In his final book, the great physicist Stephen Hawking predicted that we were heading toward an era of what he termed self-designed evolution. “We will be able to change and improve our DNA,” Hawking wrote. “We have now mapped DNA, which means we have read ‘the book of life,’ so we can start writing in corrections.”17 But for Hawking, the slippery slope didn’t stop at curing devastating diseases such as his own affliction, a slowly progressive form of amyotrophic lateral sclerosis. Hawking believed scientists would use techniques such as CRISPR to modify or enhance traits like intelligence, memory, and longevity—violating the law if necessary. These “superhumans” would be available to wealthy elites, putting them in conflict with natural humans. Hawking continued:

Once such superhumans appear, there are going to be significant political problems with the unimproved humans, who won’t be able to compete. Presumably, they will die out, or become unimportant. Instead, there will be a race of self-designing beings who are improving themselves at an ever-increasing rate.

There was an immediate fear that the abhorrent actions of one scientist could derail the remarkable progress in using CRISPR and other editing techniques for gene therapy in children and adults. As I talked to friends and scientists in the audience, I heard one genome editing luminary portray the numerous concerns over the CRISPR babies as an “existential threat” to the future of therapeutic genome editing.

Thankfully, those fears have not yet come to fruition. Although still early days, genome editing is showing genuine promise in the clinic for patients with cancer, blood diseases, hereditary forms of blindness and many other disorders. The training wheels are coming off, says Fyodor Urnov. “The world gets to see what CRISPR can really do for the world in the most positive sense.”18

I. #MeToo

II. The genome project’s dirty little secret is that the human sequence is still incomplete.
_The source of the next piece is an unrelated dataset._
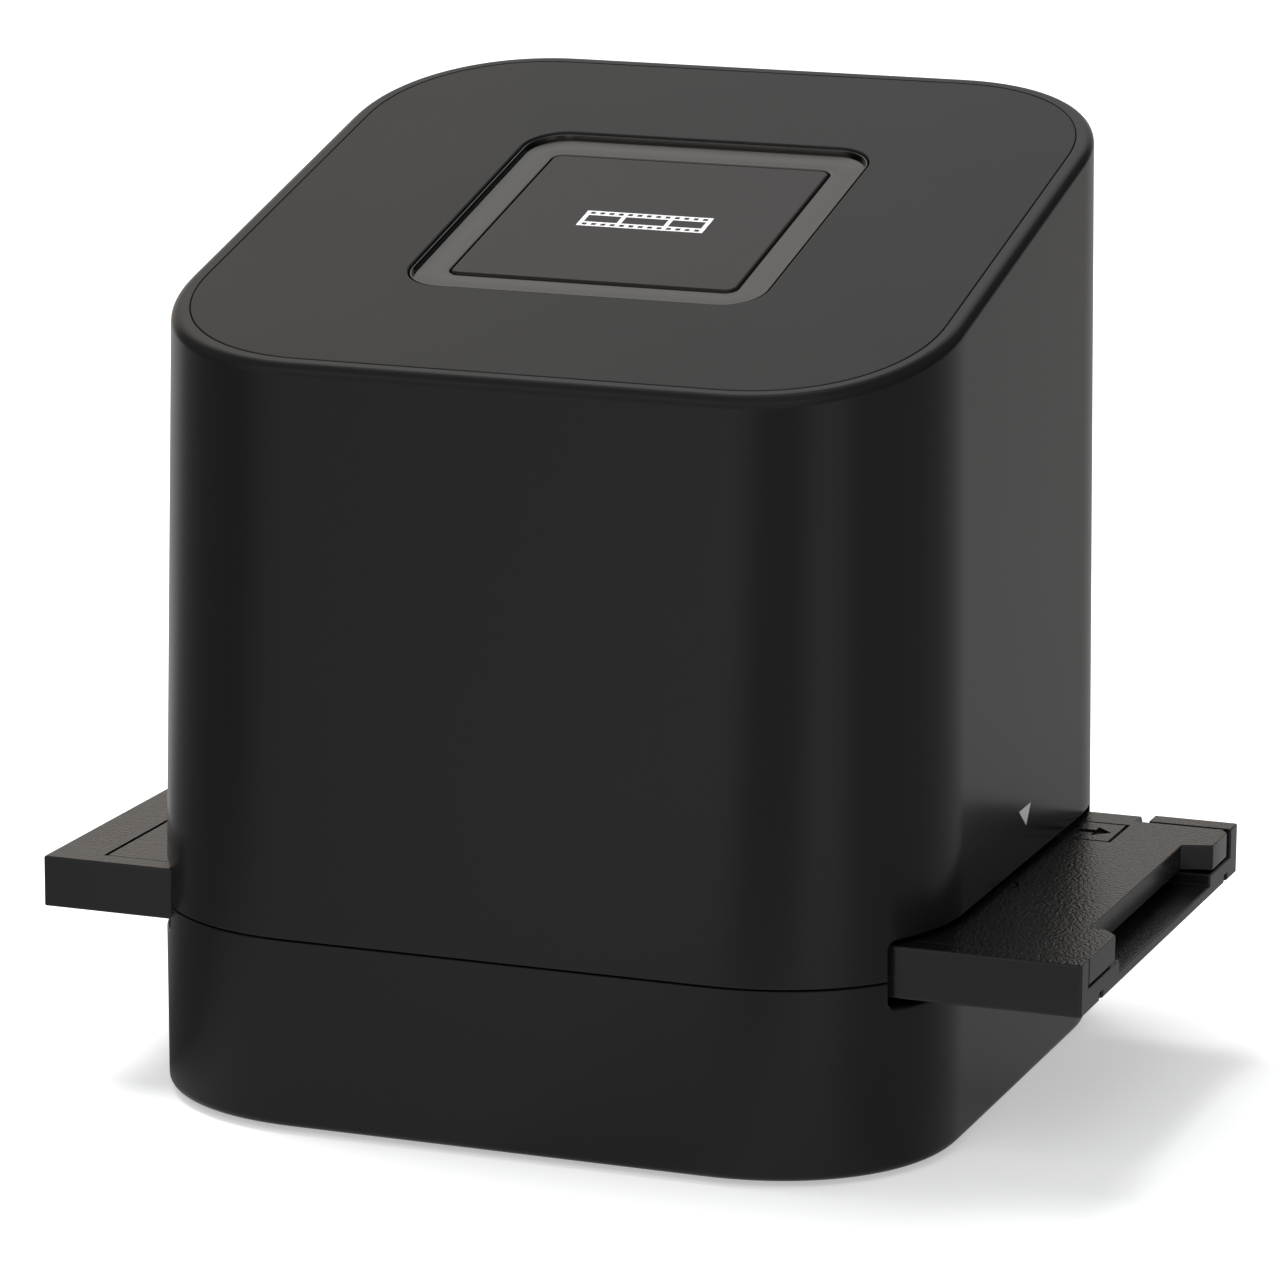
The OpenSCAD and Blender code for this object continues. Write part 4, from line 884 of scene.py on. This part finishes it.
bm = bmesh.new()
for x in ((right_in - PIN_DEPTH, right_in + 1), (left_in - 1, left_in + PIN_DEPTH)):
    add_rod(bm, x, PIN_HOLE_R)
combine(tray, bm)


def tray_border(a, b):
    """The long edges along the tray's outside, and those left of the lid."""
    near, long = 0.1, 0.5
    at_side = max(a.y, b.y) < TRAY_Y[0] + near or min(a.y, b.y) > TRAY_Y[1] - near
    at_end = max(a.x, b.x) < LID_X0 + near or min(a.x, b.x) > TRAY_X[1] - near
    return (a - b).length > long and (at_side or at_end)


ease(tray, width=0.22, wanted=tray_border)
smooth(tray)
# Its strongly paler edges are a painted highlight along the tray's edges
tray_plastic = moulded("tray_plastic", (0.010, 0.0098, 0.0096), 0.22, grain=0.34, depth=0.075,
                       unevenness=0.06, edge_highlight=1.8, polished=0.2)
tray.data.materials.append(tray_plastic)
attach(tray, "tray")
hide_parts("tray_base")


# ---- Film tray, lid ----------------------------
# The grained lid lies in the carrier and holds the film flat with a raised pad below. It
# is hinged at the rear, and a notch in its right end lets a finger lift it.
LID_GAP, FRONT_GAP, REAR_GAP, LID_T = 0.34, 0.13, 0.5, 2.75
NOTCH_X, NOTCH_Y = 56.2, (-19.0, 16.0)
PAD_X, PAD_PLAY = (-46.5, 44.8), 0.3
lid_bottom = TRAY_Z[1] - LID_T
bm = bmesh.new()
add_block(bm, (LID_X0 + LID_GAP, TRAY_X[1]), (LID_Y[0] + FRONT_GAP, LID_Y[1] - REAR_GAP),
          (lid_bottom, TRAY_Z[1]))
lid = new_piece("tray_cover", bm)
bm = bmesh.new()
add_block(bm, PAD_X, (FILM_Y - FILM_HALF + PAD_PLAY, FILM_Y + FILM_HALF - PAD_PLAY),
          (TRAY_Z[0] + TRAY_FLOOR + PAD_PLAY, lid_bottom + 0.5))
combine(lid, bm, "UNION")
bm = bmesh.new()
for x in BARRELS_X:
    add_block(bm, x, (LID_Y[1] - LID_GAP - 0.5, HINGE_Y), (lid_bottom, TRAY_Z[1]))
combine(lid, bm, "UNION")
bm = bmesh.new()
for x in BARRELS_X:
    add_rod(bm, x, BARREL_R)
combine(lid, bm, "UNION")
bm = bmesh.new()
film_windows(bm)
end, rear, beyond = TRAY_X[1], LID_Y[1], 0.01
for outline in (
        [(NOTCH_X, NOTCH_Y[0]), (NOTCH_X + 1.6, NOTCH_Y[0] - 0.2), (end, NOTCH_Y[0] - 2),
         (end + 1, NOTCH_Y[0] - 2), (end + 1, NOTCH_Y[1] + 1.4), (NOTCH_X, NOTCH_Y[1])],
        [(end - 0.8, rear), (end - 0.8, rear - REAR_GAP),
         (end + beyond, rear - REAR_GAP - 1.3), (end + beyond, rear)]):
    add_prism(bm, outline, (TRAY_Z[0], TRAY_Z[1] + 1))
for x in ((right_in - 1, right_out - 2), (left_out + 2, left_in + 1)):
    add_rod(bm, x, PIN_HOLE_R)
combine(lid, bm)
# A box with an arrow, and an arc at the finger notch, are engraved in the lid
engraved = (TRAY_Z[1] - 0.4, TRAY_Z[1] + 1)
line, box_x, box_y = 0.42, (42.6, 48.8), (14.2, 22.1)
arrow = [(43.9, 17.5), (45.9, 17.5), (45.9, 16.3), (47.8, 18.15), (45.9, 20.0), (45.9, 18.8),
         (43.9, 18.8)]
arc_x, arc_y, arc_out, arc_in = 42.4, -6.6, 2.4, 2.0
arc = [(arc_x + r * math.cos(a), arc_y + r * math.sin(a))
       for r, sweep in ((arc_out, (-70, 70)), (arc_in, (70, -70))) for a in turn(*sweep, 12)]
bm = bmesh.new()
stencil(bm, [box_x[0], box_x[0] + line, box_x[1] - line, box_x[1]],
        [box_y[0], box_y[0] + line, box_y[1] - line, box_y[1]],
        lambda i, j: (i, j) != (1, 1), engraved)
add_prism(bm, arrow, engraved)
add_prism(bm, arc, engraved)
combine(lid, bm)


def lid_border(a, b):
    """The edges round the lid's upper face and at its open end, away from the barrels."""
    near, border, marks_x, box_from, arc_half = 0.01, 0.6, (42, 50), 14, 3
    left, low, high = min(a.x, b.x), min(a.y, b.y), max(a.y, b.y)
    on_top = min(a.z, b.z) > TRAY_Z[1] - near and high < LID_Y[1] - LID_GAP + near
    at_end = left > NOTCH_X - near
    by_marks = (marks_x[0] < left < marks_x[1]
                and (low > box_from or abs(a.y - arc_y) < arc_half))
    inside = high < LID_Y[1] - border and low > LID_Y[0] + border
    return (on_top or at_end) and not (by_marks and inside)


ease(lid, width=0.13, wanted=lid_border)
smooth(lid)
lid.data.materials.append(tray_plastic)
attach(lid, "tray")
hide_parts("tray_lid")


# ---- Tray's steel parts ------------------------
# Two turned steel pins join the lid to the carrier. A bent leaf of bright spring steel,
# fixed behind the tray, drops into its click notches.
def dress(material, *nodes):
    """Gives the material to solids that keep their CAD shape."""
    for name in nodes:
        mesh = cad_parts[name].data
        mesh.materials.clear()
        mesh.materials.append(material)


# Level marks that a cutting tool or a rolling mill leaves, pitch in millimetres
tool_marks, given, put = shader_group("tool_marks", ("Pitch",), ("Height", "Streak"))
tree = tool_marks
place = own_place(tree)
stretch = (0.06, 0.06, 1.0)
drawn = add(tree, "VectorMath", {0: place, 1: stretch}, operation="MULTIPLY").outputs[0]
lines = noise(tree, drawn, math_node(tree, "DIVIDE", 1000.0, given["Pitch"]), 3.0)
tree.links.new(lines, put["Height"])
tree.links.new(times(tree, lines, noise(tree, place, 900.0, 3.0)), put["Streak"])


def metal(name, colour, roughness, pitch=0.12, depth=0.003):
    """Bare or plated metal: its colour and gloss, and the pitch and depth of its marks."""
    material, tree = new_material(name)
    marks = add(tree, "Group", {"Pitch": pitch}, node_tree=tool_marks).outputs
    darker = [c * 0.6 for c in colour]
    dull = times(tree, marks["Streak"], 0.3)
    put_out(tree, add(tree, "BsdfPrincipled", {
        "Base Color": mix_colours(tree, marks["Streak"], (*colour, 1), (*darker, 1)),
        "Metallic": 1.0, "Roughness": math_node(tree, "ADD", dull, roughness),
        "Normal": bump(tree, marks["Height"], depth)}))
    return material


dress(metal("turned_steel", (0.60, 0.60, 0.61), 0.22), "hinge_pins")
dress(metal("spring_steel", (0.66, 0.65, 0.62), 0.16, pitch=0.05), "detent_spring")


# ---- Bed and film gate -------------------------
# The bed that the tray runs on and the gate that holds it down: dull black mouldings that
# swallow stray light, screwed to the base and to each other. Both show in the slots.
inner_plastic = moulded("inner_plastic", (0.010, 0.010, 0.011), 0.6, grain=0.35, depth=0.02,
                        edge_highlight=0.4, dust=0.15)
dress(inner_plastic, "slide_bed", "film_gate")


# ---- Backlight ---------------------------------
# Six white light-emitting diodes on a white board below the film, in a white reflector
# that an opal sheet closes. It lights the film evenly from below.
def circuit_board(name, mask, track, track_pitch=1.3):
    """Solder mask over copper tracks, with tinned holes, seen from above."""
    material, tree = new_material(name)
    place = own_place(tree)
    tracks = add(tree, "TexBrick", {
        "Vector": place, "Color1": (*mask, 1), "Color2": [c * 0.9 for c in mask] + [1],
        "Mortar": (*track, 1), "Scale": 250.0 / track_pitch, "Mortar Size": 0.025,
        "Mortar Smooth": 0.3, "Brick Width": 1.4, "Row Height": 0.25}, offset=0.3).outputs
    cells = add(tree, "TexVoronoi", {"Vector": place, "Scale": 330.0}).outputs["Distance"]
    tinned, tin = math_node(tree, "LESS_THAN", cells, 0.1), (0.62, 0.61, 0.57, 1)
    grain = add(tree, "Group", {"Size": 0.5, "Unevenness": 0.15}, node_tree=mould_grain)
    raised = math_node(tree, "MAXIMUM", tracks["Fac"], tinned)
    put_out(tree, add(tree, "BsdfPrincipled", {
        "Base Color": mix_colours(tree, tinned, tracks["Color"], tin), "Metallic": tinned,
        "Roughness": math_node(tree, "ADD", grain.outputs["Mottle"], 0.32),
        "Normal": bump(tree, raised, 0.03)}))
    return material


dress(circuit_board("board_white", (0.75, 0.75, 0.72), (0.62, 0.62, 0.60), 2.0),
      "backlight_board")
dress(moulded("led_resin", (0.85, 0.72, 0.30), 0.25, grain=0.4, coat=0.3), "backlight_leds")
dress(moulded("white_plastic", (0.82, 0.82, 0.80), 0.5, grain=0.3, dust=0.1), "reflector_box")
dress(moulded("opal_plastic", (0.88, 0.88, 0.86), 0.35, grain=0.4, dust=0.1), "diffuser")


# ---- Light tunnel and lens ---------------------
# A black tunnel keeps stray light off the picture. The lens above it has three glasses in
# a black anodised barrel, held by a moulded holder, and a coloured filter stops infrared.
dress(inner_plastic, "light_tunnel", "lens_holder")
dress(metal("lens_aluminium", (0.035, 0.035, 0.038), 0.35, pitch=0.25, depth=0.01),
      "lens_barrel")


def glass(name, colour, ior):
    """Clear glass with a faint haze on its surface."""
    material, tree = new_material(name)
    haze = add(tree, "Group", {"Size": 1.5, "Unevenness": 0.06}, node_tree=mould_grain)
    put_out(tree, add(tree, "BsdfPrincipled", {
        "Base Color": (*colour, 1), "IOR": ior, "Transmission Weight": 1.0,
        "Roughness": math_node(tree, "ABSOLUTE", haze.outputs["Mottle"])}))
    return material


dress(glass("lens_glass", (0.96, 0.98, 0.97), 1.62), "lens_elements")
dress(glass("filter_glass", (0.66, 0.88, 0.90), 1.52), "infrared_filter")


# ---- Circuit boards ----------------------------
# The sensor's board lies above the lens, the main board behind the film gate, and the
# button's board hangs on the top plate. Flat ribbons in push-in sockets join them.
dress(circuit_board("board_green", (0.012, 0.085, 0.03), (0.02, 0.13, 0.05)),
      "button_board", "sensor_board", "main_board")
dress(moulded("chip_plastic", (0.02, 0.02, 0.022), 0.4, grain=0.2, depth=0.008),
      "tact_switch", "sensor_chip", "main_board_chips")
dress(moulded("plunger_plastic", (0.55, 0.50, 0.43), 0.4, grain=0.3), "switch_plunger")
dress(moulded("socket_plastic", (0.70, 0.66, 0.56), 0.4, grain=0.3), "ribbon_sockets")
ribbon_film, tree = new_material("ribbon_film")
conductor_pitch, film_white, foil_grey = 0.5 * MM, (0.80, 0.80, 0.78, 1), (0.50, 0.50, 0.48, 1)
across_ribbon = add(tree, "SeparateXYZ", {0: own_place(tree)}).outputs["X"]
wave = math_node(tree, "SINE", times(tree, across_ribbon, 2 * math.pi / conductor_pitch))
foil = math_node(tree, "GREATER_THAN", wave, -0.2)
put_out(tree, add(tree, "BsdfPrincipled", {
    "Base Color": mix_colours(tree, foil, film_white, foil_grey),
    "Roughness": math_node(tree, "SUBTRACT", 0.38, times(tree, foil, 0.1)),
    "Normal": bump(tree, wave, 0.02)}))
dress(ribbon_film, "sensor_ribbon", "backlight_ribbon", "button_ribbon")


# ---- USB socket --------------------------------
# A shell drawn from tinned steel, soldered to the main board's rear edge and let into the
# rear wall's opening. Inside it a black tongue carries five gilt contacts.
USB_W, USB_T, USB_L, USB_R, USB_SKIN, USB_SINK = 7.7, 3.9, 9.2, 0.9, 0.4, 0.8
usb_out = BODY_D / 2 - USB_SINK
usb_in = usb_out - USB_L
TONGUE_HALF_W, TONGUE_HALF_T = 2.45, 0.4
CONTACT_PITCH, CONTACT_HALF_W, CONTACT_Z = 0.8, 0.18, (-0.06, 0.04)


def usb_ring(inset, y):
    outline = soft_outline(USB_W - 2 * inset, USB_T - 2 * inset, USB_R - inset, steps=8)
    return [(x, y, usb_mid + z) for x, z in outline]


bm = bmesh.new()
shell_edge = USB_SKIN / 2
skin(bm, [usb_ring(0, usb_in), usb_ring(0, usb_out - shell_edge)]
     + [usb_ring(shell_edge * (1 - math.cos(a)), usb_out - shell_edge * (1 - math.sin(a)))
        for a in turn(30, 150, 4)]
     + [usb_ring(USB_SKIN, usb_out - shell_edge), usb_ring(USB_SKIN, usb_in + 1)])
usb_shell = new_piece("usb_shell", bm)
smooth(usb_shell)
tinned_steel = metal("tinned_steel", (0.70, 0.69, 0.67), 0.24, pitch=0.3)
usb_shell.data.materials.append(tinned_steel)
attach(usb_shell, "body")
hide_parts("usb_socket")
bm = bmesh.new()
add_block(bm, (-TONGUE_HALF_W, TONGUE_HALF_W), (usb_in + 1, usb_out - 1),
          (usb_mid - TONGUE_HALF_T, usb_mid + TONGUE_HALF_T))
usb_tongue = new_piece("usb_tongue", bm)
ease(usb_tongue, width=0.15, wanted=lambda a, b: min(a.y, b.y) > usb_out - 1.1)
smooth(usb_tongue)
usb_tongue.data.materials.append(moulded("tongue_plastic", (0.015, 0.015, 0.016), 0.35, grain=0.2))
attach(usb_tongue, "body")
bm = bmesh.new()
for k in range(-2, 3):
    middle = k * CONTACT_PITCH
    add_block(bm, (middle - CONTACT_HALF_W, middle + CONTACT_HALF_W), (usb_in + 1, usb_out - 1.4),
              [usb_mid - TONGUE_HALF_T + z for z in CONTACT_Z])
usb_contacts = new_piece("usb_contacts", bm)
usb_contacts.data.materials.append(metal("gilt_contacts", (0.83, 0.62, 0.27), 0.2, pitch=0.06))
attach(usb_contacts, "body")


# ---- Screws ------------------------------------
# Small pan-head screws of zinc-plated steel that cut their own thread in the bosses. The
# four that hold the housing together sit deep in the base's underside.
dress(metal("screw_steel", (0.55, 0.55, 0.56), 0.28, pitch=0.1, depth=0.005),
      "button_board_screws", "bed_screws", "gate_screws", "backlight_screws", "tunnel_screws",
      "sensor_screws", "main_board_screws", "housing_screws")


# ---- Feet --------------------------------------
# Four round pads of black rubber keep the scanner from sliding. They are glued into
# shallow seats under the base.
dress(moulded("foot_rubber", (0.020, 0.020, 0.020), 0.75, grain=0.25, depth=0.02,
              unevenness=0.15, edge_highlight=0.6), "rubber_feet")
Portions of the genome have proven just too difficult to read using current DNA sequencing technologies.

III. There will be no such speech in 2020: all seven Kavli laureates were men.

CHAPTER 2 A CUT ABOVE

On June 26, 2000, President Bill Clinton walked into the East Room of the White House flanked by two famous scientists, Francis Collins and Craig Venter. Clinton announced a landmark in the Human Genome Project (HGP)—the first rough draft of the human genome sequence, the book of life. Beaming in via satellite from 10 Downing Street was British prime minister Tony Blair, waving the flag for the British team that chipped in about a third of the sequence.

For two years, two teams—small armies more like—of scientists had been dueling to reach this epic milestone. In one corner was Collins, the field marshal of the international government-funded alliance to decode human DNA. The prize was a treasure map of the human genome, displaying the order of 3 billion letters of the DNA alphabet (a four-letter code of chemicals abbreviated by A, C, T, and G) bundled into twenty-three pairs of chromosomes.

In the opposite corner was Venter, a maverick scientist/entrepreneur who brazenly launched a hostile takeover of the genome project. He divulged his plans to Collins in the United Airlines lounge at Washington Dulles airport, and then to the world via the front page of the New York Times. His new company, Celera Genomics, vowed to cut through years of government inefficiency and bureaucracy to compile the sequence faster and cheaper using a warehouse full of the latest automated sequencing machines—each named after a sci-fi character—plus a massive Compaq supercomputer to crunch the data. As a consolation prize, Venter said Collins could sequence the mouse genome instead. Almost overnight, the tables had been turned: the “Darth Vader” of genomics had the weaponry and momentum; Collins and his allies were the plucky overmatched rebels with their backs against the wall.